As of the beginning of 2005, over forty U.S. states use some program based on water conservation and more than 80 percent of U.S. water utility customers use some type of water conservation measure such as water restriction/water pressure reduction plans, zoning ordinances, and pricing policies based on usage or other means. One such resource program provided by the EPA is "A Guide to Cleaner Water Through Conserving Water," which provides information to protect water quality. Such topics included within the program are effects from excessive water use from non-point source pollution, overall trends in water usage, and examples of various environmental programs.
Of particular interest to this discussion is the section on various technical conservation methods that help to reduce water use and, as a result, protect the quality of water in the United States. In this section, EPA writers have described many different water-use practices based on updates in plumbing, fixtures, and operating procedures, along with ways that are scientifically proven to more efficiently use water. Part of this discussion involves how agricultural, industrial, residential, and system operator users are able to conserve water.
Since many U.S. citizens work in industrial and commercial areas, it is of particular interest to note the various ways that company officials can conserve water. Water provided for industrial use includes such purposes as cooling, diluting, fabricating, processing, transporting, and processing a product, along with including water into the production of a product and using water as a sanitary device within an industrial facility.

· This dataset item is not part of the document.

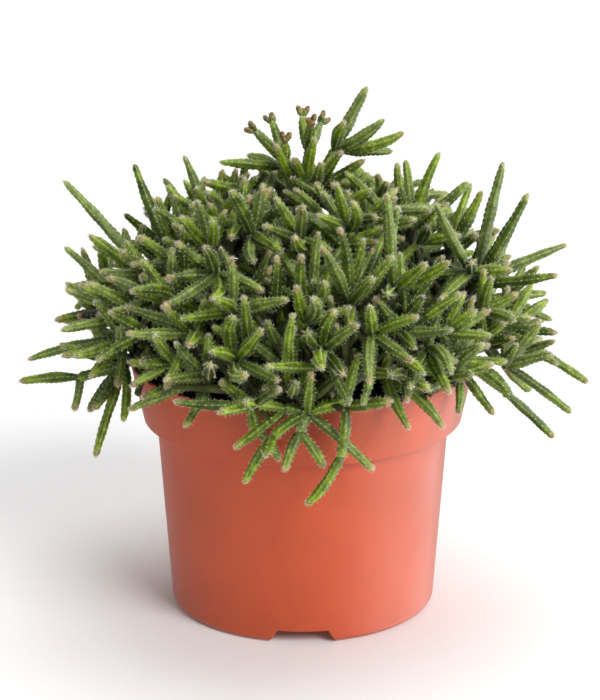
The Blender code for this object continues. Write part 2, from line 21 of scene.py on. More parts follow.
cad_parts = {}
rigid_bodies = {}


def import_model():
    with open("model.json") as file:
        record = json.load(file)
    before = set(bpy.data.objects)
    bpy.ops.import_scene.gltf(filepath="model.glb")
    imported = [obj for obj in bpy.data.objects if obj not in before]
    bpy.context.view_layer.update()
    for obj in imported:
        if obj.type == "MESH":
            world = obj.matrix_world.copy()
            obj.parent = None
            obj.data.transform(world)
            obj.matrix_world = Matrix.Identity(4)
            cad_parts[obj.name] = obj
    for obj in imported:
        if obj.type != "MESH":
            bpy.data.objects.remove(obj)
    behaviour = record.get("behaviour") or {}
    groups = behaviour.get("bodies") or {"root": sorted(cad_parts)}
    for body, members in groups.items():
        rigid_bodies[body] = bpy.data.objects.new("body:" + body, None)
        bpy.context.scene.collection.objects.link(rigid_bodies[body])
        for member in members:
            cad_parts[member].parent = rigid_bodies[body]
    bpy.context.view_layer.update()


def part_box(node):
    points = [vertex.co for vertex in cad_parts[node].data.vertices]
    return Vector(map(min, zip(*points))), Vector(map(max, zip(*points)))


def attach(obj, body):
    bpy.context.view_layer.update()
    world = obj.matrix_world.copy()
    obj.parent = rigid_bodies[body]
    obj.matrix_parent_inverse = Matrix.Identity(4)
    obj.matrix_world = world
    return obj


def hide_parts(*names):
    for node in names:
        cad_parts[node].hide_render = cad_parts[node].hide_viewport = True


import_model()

Information provided by the EPA with regard to ways to conserve water in the industrial/commercial sector of the U.S. economy is important to the overall health of water in the country. In 2000, the U.S. Geological Survey (USGS) estimated that the use of water for industries in the United States totaled about 19.7 billion gallons (74.6 billion liters) each working day. This amount was about 11 percent more than in 1995. Surface water was used for about 82 percent of those industrial uses while ground water was used for the other 18 percent. In nearly both cases (92 percent for surface water and 99 percent for ground water), fresh water was used most often.
The states of Louisiana, Indiana, and Texas together used 38 percent of all water for industrial purposes. Louisiana consumed the most industrial water of any state, primarily for its chemical and paper industries. Other U.S. states with high consumption of industrial water are Michigan, Ohio, Pennsylvania, West Virginia, Tennessee, Alabama, Georgia, and Washington.
It is important, for many reasons, that the EPA continue to supply information related to the efficient use of water through conservational means to residential, industrial, and agricultural consumers. The EPA possesses the expertise and knowledge to deal with the problems and issues that occur from a small town to a particular section of the country and beyond the physical boundaries of the United States. With such valuable information provided by the EPA, consumers are better equipped to deal with pollution and better informed on the wise use of water.